● **Written instruction**
Exactly the lines from the one containing "Write the JSON" through the end of the data below are to be reproduced, and nothing besides them.

:::

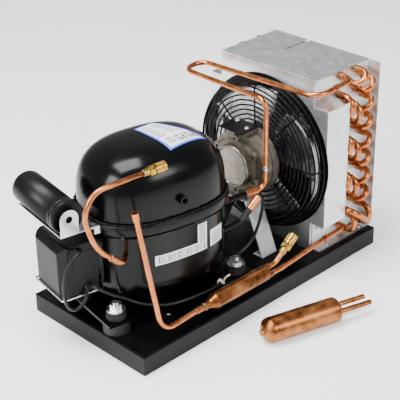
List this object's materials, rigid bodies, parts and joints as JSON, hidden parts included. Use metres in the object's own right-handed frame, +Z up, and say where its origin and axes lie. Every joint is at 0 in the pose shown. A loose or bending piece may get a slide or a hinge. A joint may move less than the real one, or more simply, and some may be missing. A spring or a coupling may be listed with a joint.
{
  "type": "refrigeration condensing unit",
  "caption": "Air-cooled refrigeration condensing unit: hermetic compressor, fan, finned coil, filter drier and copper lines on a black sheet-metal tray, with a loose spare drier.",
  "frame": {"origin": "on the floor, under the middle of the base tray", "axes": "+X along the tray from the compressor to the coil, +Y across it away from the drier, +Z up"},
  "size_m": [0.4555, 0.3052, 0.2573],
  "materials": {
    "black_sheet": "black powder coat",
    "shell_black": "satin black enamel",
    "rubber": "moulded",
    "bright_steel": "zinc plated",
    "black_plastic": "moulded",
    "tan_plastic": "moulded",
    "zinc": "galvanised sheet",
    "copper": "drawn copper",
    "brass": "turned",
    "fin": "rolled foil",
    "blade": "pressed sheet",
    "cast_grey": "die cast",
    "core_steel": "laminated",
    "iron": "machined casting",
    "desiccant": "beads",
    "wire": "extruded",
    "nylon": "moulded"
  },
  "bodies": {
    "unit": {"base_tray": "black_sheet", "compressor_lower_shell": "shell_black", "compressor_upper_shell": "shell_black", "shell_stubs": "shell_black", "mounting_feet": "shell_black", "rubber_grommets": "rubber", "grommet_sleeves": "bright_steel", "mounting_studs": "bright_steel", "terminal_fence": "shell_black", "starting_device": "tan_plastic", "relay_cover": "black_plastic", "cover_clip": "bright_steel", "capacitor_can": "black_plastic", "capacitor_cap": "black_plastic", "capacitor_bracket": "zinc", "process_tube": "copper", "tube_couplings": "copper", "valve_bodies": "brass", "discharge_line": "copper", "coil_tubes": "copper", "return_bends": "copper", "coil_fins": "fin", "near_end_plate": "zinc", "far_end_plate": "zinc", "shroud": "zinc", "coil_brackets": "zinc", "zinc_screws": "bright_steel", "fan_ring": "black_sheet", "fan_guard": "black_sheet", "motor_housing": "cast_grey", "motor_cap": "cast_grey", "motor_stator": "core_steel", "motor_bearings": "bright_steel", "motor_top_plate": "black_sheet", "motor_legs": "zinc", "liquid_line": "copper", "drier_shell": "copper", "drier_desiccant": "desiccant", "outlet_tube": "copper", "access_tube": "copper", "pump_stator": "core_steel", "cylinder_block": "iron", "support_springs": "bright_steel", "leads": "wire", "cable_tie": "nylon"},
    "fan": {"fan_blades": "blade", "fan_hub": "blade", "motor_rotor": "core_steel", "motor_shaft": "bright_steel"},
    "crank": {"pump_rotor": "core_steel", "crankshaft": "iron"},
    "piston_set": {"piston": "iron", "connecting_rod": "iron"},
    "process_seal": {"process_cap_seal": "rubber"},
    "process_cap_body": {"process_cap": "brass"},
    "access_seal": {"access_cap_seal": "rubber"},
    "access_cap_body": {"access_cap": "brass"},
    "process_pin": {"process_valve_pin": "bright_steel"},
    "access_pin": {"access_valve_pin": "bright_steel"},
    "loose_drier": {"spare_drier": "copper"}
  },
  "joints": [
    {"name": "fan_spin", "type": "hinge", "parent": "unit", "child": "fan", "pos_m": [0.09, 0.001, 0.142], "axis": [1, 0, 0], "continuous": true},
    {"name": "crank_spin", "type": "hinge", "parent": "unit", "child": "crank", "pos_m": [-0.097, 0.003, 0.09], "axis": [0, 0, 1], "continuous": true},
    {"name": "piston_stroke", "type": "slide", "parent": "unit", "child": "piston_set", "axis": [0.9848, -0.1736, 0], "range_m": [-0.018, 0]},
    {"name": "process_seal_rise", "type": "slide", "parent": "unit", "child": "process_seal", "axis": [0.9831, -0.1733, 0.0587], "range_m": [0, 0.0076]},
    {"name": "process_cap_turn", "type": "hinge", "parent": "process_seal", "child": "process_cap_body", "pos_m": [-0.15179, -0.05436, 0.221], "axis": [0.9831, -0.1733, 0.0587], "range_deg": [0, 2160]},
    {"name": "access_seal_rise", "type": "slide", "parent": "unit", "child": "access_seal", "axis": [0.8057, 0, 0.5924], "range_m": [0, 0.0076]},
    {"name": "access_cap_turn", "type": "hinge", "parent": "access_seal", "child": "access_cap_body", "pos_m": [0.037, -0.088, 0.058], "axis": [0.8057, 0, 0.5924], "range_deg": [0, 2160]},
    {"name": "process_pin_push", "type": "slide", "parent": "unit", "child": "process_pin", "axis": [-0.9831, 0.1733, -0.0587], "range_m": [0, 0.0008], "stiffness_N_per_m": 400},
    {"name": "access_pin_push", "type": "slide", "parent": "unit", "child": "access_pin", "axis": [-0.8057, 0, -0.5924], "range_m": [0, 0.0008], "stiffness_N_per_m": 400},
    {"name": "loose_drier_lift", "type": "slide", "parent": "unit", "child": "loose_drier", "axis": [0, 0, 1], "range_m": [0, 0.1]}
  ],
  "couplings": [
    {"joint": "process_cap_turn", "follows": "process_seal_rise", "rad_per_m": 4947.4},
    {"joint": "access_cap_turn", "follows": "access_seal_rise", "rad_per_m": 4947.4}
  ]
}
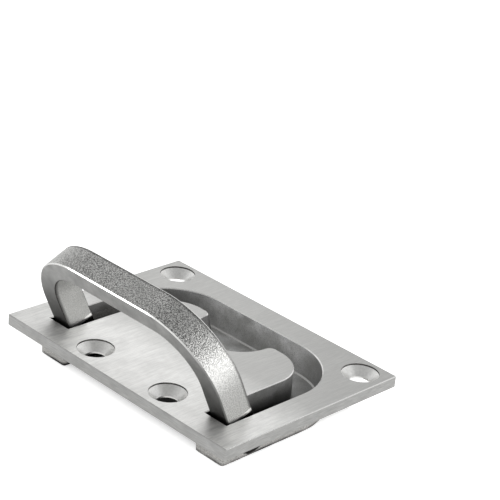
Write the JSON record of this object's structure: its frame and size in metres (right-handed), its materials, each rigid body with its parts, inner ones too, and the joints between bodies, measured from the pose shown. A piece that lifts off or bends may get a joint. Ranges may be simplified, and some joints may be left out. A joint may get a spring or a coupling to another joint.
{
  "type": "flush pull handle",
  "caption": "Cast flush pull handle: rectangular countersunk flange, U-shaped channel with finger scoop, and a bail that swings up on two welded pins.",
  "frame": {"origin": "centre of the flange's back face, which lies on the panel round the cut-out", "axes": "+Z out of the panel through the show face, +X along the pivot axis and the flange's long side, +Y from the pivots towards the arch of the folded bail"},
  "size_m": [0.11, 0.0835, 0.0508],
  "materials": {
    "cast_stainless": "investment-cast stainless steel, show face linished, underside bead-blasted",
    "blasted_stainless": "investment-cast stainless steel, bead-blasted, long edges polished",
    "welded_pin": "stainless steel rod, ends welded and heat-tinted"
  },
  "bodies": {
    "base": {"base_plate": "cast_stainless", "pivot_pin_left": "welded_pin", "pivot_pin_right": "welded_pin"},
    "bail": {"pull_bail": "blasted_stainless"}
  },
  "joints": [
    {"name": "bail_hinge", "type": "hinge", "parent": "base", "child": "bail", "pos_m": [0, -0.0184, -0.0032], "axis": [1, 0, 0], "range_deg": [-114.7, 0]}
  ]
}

:::

● **Reply to the task**
Write the JSON record of this object's structure: its frame and size in metres (right-handed), its materials, each rigid body with its parts, inner ones too, and the joints between bodies, measured from the pose shown. A piece that lifts off or bends may get a joint. Ranges may be simplified, and some joints may be left out. A joint may get a spring or a coupling to another joint.
{
  "type": "flush pull handle",
  "caption": "Cast flush pull handle: rectangular countersunk flange, U-shaped channel with finger scoop, and a bail that swings up on two welded pins.",
  "frame": {"origin": "centre of the flange's back face, which lies on the panel round the cut-out", "axes": "+Z out of the panel through the show face, +X along the pivot axis and the flange's long side, +Y from the pivots towards the arch of the folded bail"},
  "size_m": [0.11, 0.0835, 0.0508],
  "materials": {
    "cast_stainless": "investment-cast stainless steel, show face linished, underside bead-blasted",
    "blasted_stainless": "investment-cast stainless steel, bead-blasted, long edges polished",
    "welded_pin": "stainless steel rod, ends welded and heat-tinted"
  },
  "bodies": {
    "base": {"base_plate": "cast_stainless", "pivot_pin_left": "welded_pin", "pivot_pin_right": "welded_pin"},
    "bail": {"pull_bail": "blasted_stainless"}
  },
  "joints": [
    {"name": "bail_hinge", "type": "hinge", "parent": "base", "child": "bail", "pos_m": [0, -0.0184, -0.0032], "axis": [1, 0, 0], "range_deg": [-114.7, 0]}
  ]
}